> What to do
The listing beneath should be written out in full, exactly as shown.

******

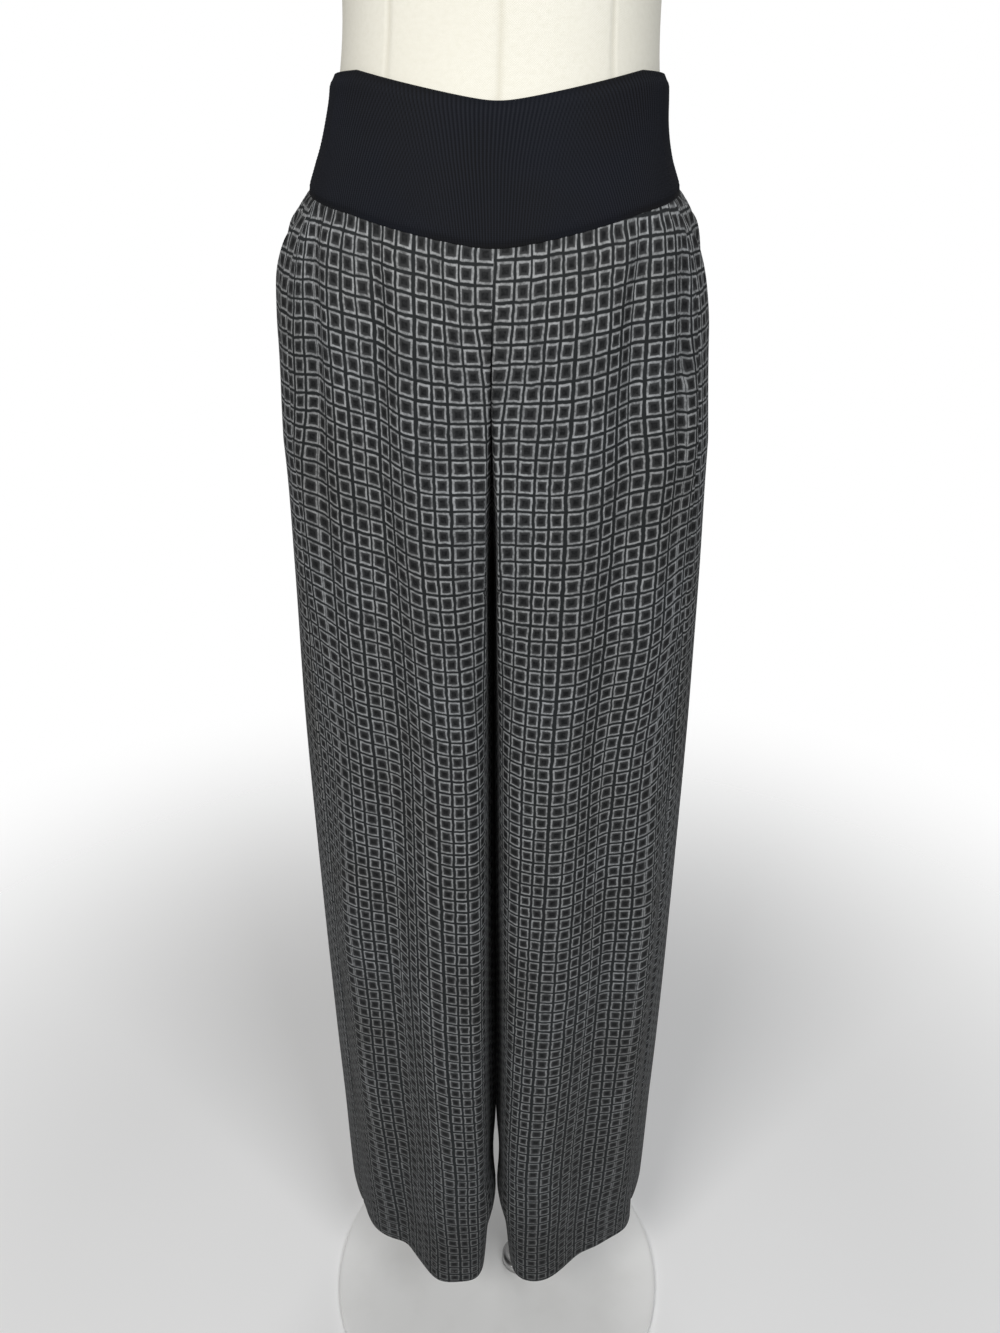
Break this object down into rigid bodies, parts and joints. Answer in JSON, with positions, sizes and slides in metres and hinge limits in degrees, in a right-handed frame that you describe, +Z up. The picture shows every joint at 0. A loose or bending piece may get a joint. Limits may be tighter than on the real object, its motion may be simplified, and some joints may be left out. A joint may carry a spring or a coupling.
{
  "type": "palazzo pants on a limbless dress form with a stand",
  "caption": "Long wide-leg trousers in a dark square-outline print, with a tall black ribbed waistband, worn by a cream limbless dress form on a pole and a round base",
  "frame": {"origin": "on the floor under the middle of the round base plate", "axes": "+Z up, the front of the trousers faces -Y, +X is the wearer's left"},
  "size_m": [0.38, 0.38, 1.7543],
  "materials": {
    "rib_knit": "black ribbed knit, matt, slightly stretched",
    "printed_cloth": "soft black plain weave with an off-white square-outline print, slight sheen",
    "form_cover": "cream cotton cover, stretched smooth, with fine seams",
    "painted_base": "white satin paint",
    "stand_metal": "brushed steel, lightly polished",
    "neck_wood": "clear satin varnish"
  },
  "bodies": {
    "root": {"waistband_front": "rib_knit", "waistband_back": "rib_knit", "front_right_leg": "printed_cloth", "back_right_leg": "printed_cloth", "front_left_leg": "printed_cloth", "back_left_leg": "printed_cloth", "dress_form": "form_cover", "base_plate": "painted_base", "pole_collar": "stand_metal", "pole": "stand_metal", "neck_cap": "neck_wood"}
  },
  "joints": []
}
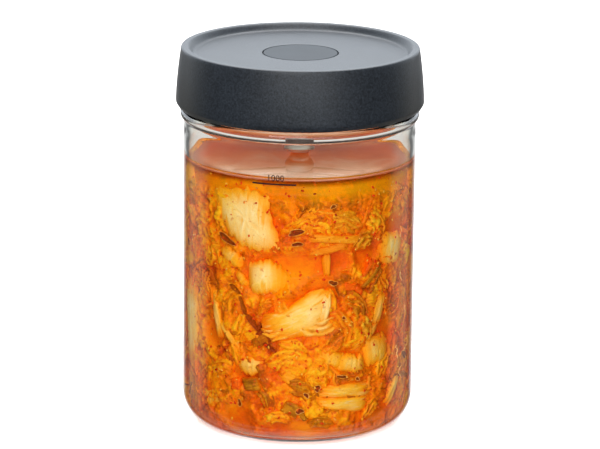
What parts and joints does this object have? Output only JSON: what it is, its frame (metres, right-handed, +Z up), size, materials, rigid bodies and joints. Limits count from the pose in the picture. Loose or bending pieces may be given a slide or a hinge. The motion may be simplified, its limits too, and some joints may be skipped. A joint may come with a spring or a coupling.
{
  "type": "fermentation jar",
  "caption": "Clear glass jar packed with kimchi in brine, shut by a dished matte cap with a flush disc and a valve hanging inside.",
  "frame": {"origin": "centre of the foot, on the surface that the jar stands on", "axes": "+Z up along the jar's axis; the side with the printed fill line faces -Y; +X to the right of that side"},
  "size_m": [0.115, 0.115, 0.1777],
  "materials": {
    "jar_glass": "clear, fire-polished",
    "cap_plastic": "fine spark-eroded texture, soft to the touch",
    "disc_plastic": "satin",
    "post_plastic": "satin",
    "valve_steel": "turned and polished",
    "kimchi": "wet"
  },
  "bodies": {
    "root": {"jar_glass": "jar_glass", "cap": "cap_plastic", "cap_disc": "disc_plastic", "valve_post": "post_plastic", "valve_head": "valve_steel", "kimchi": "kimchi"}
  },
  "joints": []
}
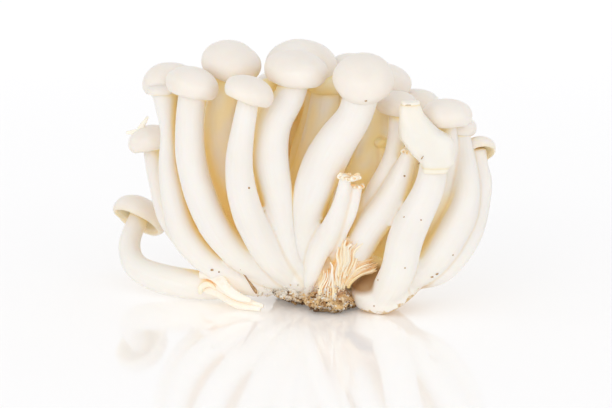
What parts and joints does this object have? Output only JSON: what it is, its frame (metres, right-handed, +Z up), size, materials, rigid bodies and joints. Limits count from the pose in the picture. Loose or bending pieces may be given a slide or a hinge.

******

> Expected answer
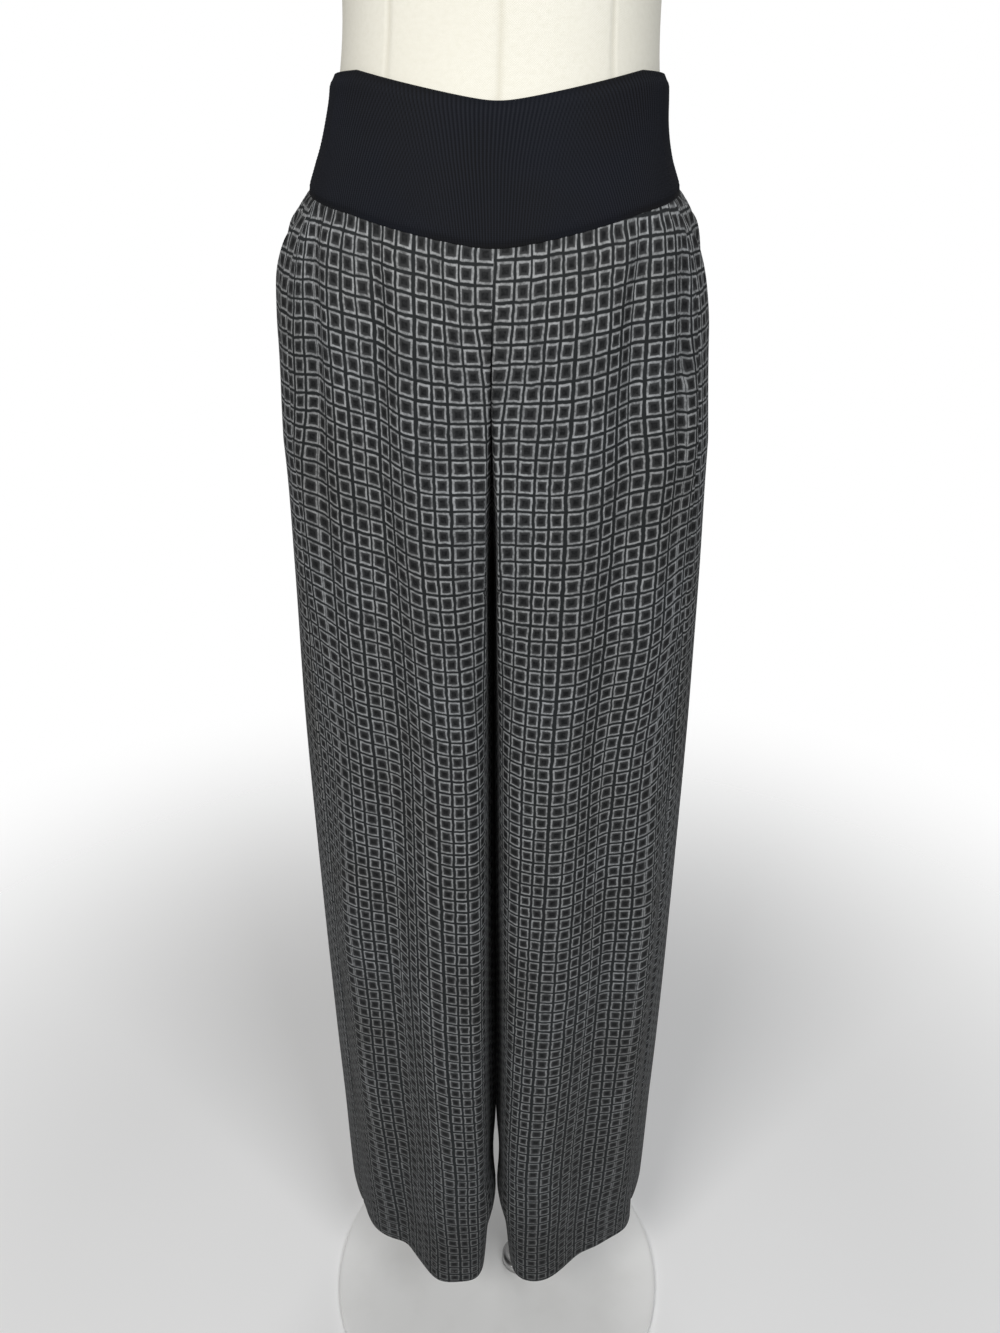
Break this object down into rigid bodies, parts and joints. Answer in JSON, with positions, sizes and slides in metres and hinge limits in degrees, in a right-handed frame that you describe, +Z up. The picture shows every joint at 0. A loose or bending piece may get a joint. Limits may be tighter than on the real object, its motion may be simplified, and some joints may be left out. A joint may carry a spring or a coupling.
{
  "type": "palazzo pants on a limbless dress form with a stand",
  "caption": "Long wide-leg trousers in a dark square-outline print, with a tall black ribbed waistband, worn by a cream limbless dress form on a pole and a round base",
  "frame": {"origin": "on the floor under the middle of the round base plate", "axes": "+Z up, the front of the trousers faces -Y, +X is the wearer's left"},
  "size_m": [0.38, 0.38, 1.7543],
  "materials": {
    "rib_knit": "black ribbed knit, matt, slightly stretched",
    "printed_cloth": "soft black plain weave with an off-white square-outline print, slight sheen",
    "form_cover": "cream cotton cover, stretched smooth, with fine seams",
    "painted_base": "white satin paint",
    "stand_metal": "brushed steel, lightly polished",
    "neck_wood": "clear satin varnish"
  },
  "bodies": {
    "root": {"waistband_front": "rib_knit", "waistband_back": "rib_knit", "front_right_leg": "printed_cloth", "back_right_leg": "printed_cloth", "front_left_leg": "printed_cloth", "back_left_leg": "printed_cloth", "dress_form": "form_cover", "base_plate": "painted_base", "pole_collar": "stand_metal", "pole": "stand_metal", "neck_cap": "neck_wood"}
  },
  "joints": []
}
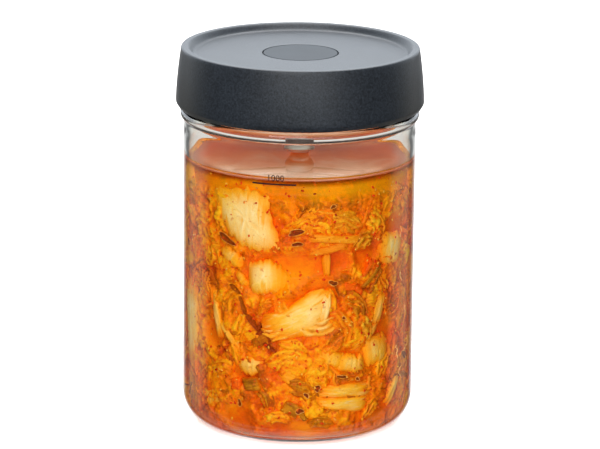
What parts and joints does this object have? Output only JSON: what it is, its frame (metres, right-handed, +Z up), size, materials, rigid bodies and joints. Limits count from the pose in the picture. Loose or bending pieces may be given a slide or a hinge. The motion may be simplified, its limits too, and some joints may be skipped. A joint may come with a spring or a coupling.
{
  "type": "fermentation jar",
  "caption": "Clear glass jar packed with kimchi in brine, shut by a dished matte cap with a flush disc and a valve hanging inside.",
  "frame": {"origin": "centre of the foot, on the surface that the jar stands on", "axes": "+Z up along the jar's axis; the side with the printed fill line faces -Y; +X to the right of that side"},
  "size_m": [0.115, 0.115, 0.1777],
  "materials": {
    "jar_glass": "clear, fire-polished",
    "cap_plastic": "fine spark-eroded texture, soft to the touch",
    "disc_plastic": "satin",
    "post_plastic": "satin",
    "valve_steel": "turned and polished",
    "kimchi": "wet"
  },
  "bodies": {
    "root": {"jar_glass": "jar_glass", "cap": "cap_plastic", "cap_disc": "disc_plastic", "valve_post": "post_plastic", "valve_head": "valve_steel", "kimchi": "kimchi"}
  },
  "joints": []
}
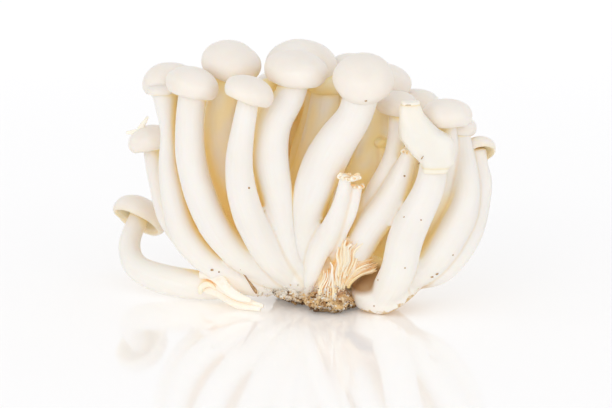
What parts and joints does this object have? Output only JSON: what it is, its frame (metres, right-handed, +Z up), size, materials, rigid bodies and joints. Limits count from the pose in the picture. Loose or bending pieces may be given a slide or a hinge.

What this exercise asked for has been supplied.